Others contend that college education has to be subsidized for the purpose
of enhancing equity because college education is the most effective means
to improve one’s future income. If this is true, however, public aid must be
given to other non-college students because college students have already
secured one of the surest means to become rich. Furthermore, the statement
cannot be true unless the higher education market is somehow artificially regulated.
In spite of this, if one keeps tuition low to help the students, it would
only end up with helping the high and middle income groups of the society
because most of the college students come from those groups, thus aggravating
the income distribution.
If sum, either from an efficiency or from an equity point of view, keeping
college tuition low, and thus maintaining a chronic excess demand for college
education, cannot be justified. The argument for imposing a college enrollment
quota cannot stand either. More than anything else, controlling the total
number of college students below the market equilibrium level cannot go hand
in hand with the view that college education has to be subsidized to promote
Despite all these negative conclusions, educational authorities have been
playing with some innovative ideas to reform student selection methods, but
still keeping the overall imbalance in the higher education market intact. These
measures include earmarking some slots for special students such as from
rural areas or abroad, making the Academic Aptitude Test easier, asking more
essay type questions than multiple choice questions, making private tutoringmore costly to take, including an outright ban of all tutoring activities outside
school, etc. Unfortunately, the effects of all of these measures are again dubious
as some students are expected to take more tutoring and others less, depending
on the elasticity of demand for tutoring, and the current state of competitiveness
of college admittance, etc. Some of these measures would only deteriorate
the average quality of the students body as they make the selection process
contaminated with more noises.
Turning our attention to the second reason for private tutoring, i.e., tutoring
for the purpose of entering a better school, we can once again prove that
some of the measure taken have been ungainly as far as the possible effects are
concerned. First of all, it must be noted that the competition to go to a better
school occurs because of price control and resultant imperfect pricing of the
quality differentials among schools. Without resolving this fundamental cause
of the problem, any off-hand allopathic measures are not likely to generate the
desired effects. In particular, the Secondary School Equalization measure taken
in late 1960s and early 1970s is very unlikely to have positive effects on reducing
private tutoring. Rather it appears to have done more harm than good.

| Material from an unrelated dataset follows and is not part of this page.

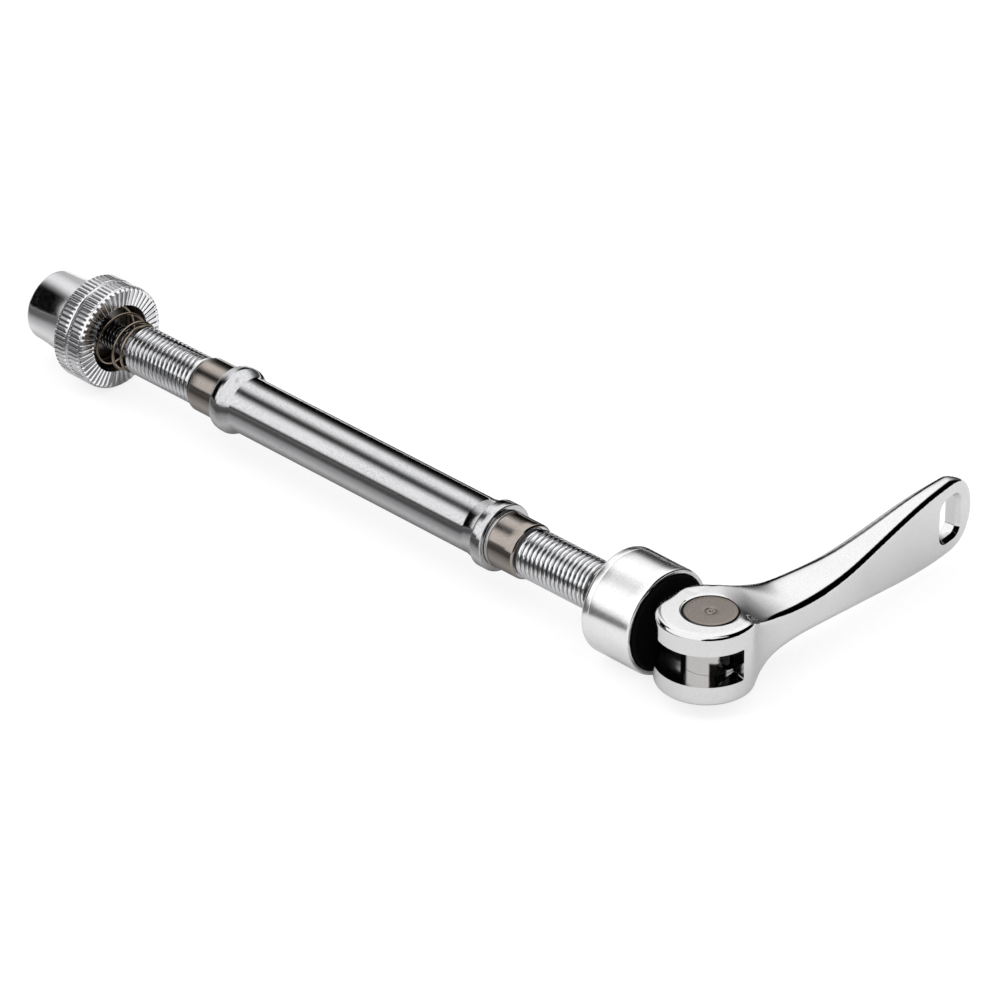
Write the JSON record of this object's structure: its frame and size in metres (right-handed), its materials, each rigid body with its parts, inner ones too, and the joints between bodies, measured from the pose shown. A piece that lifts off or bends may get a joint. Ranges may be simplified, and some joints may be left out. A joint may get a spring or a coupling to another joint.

The intuition for this theoretical conclusion is easy to grasp. Suppose there are
two alternative routes to take to expedite students’ choice for better schools;
one is school education, and the other private education. Then it can be easily
concluded that the Equalization measure has simply rendered one of the
routes, school education, to be less effective and less rewarding, and thus
caused the students to stampede to another alternative route, private education.
All in all, the analysis in this book strongly suggests that economic forces
are always well in force under the surface, and the phenomenon of private
tutoring is the result of these natural forces working within a misguided and
mismanaged education system. One sure way to cure the social disease is,
therefore, to put the education system back in order and let the economizing
forces make their way toward a socially desirable direction.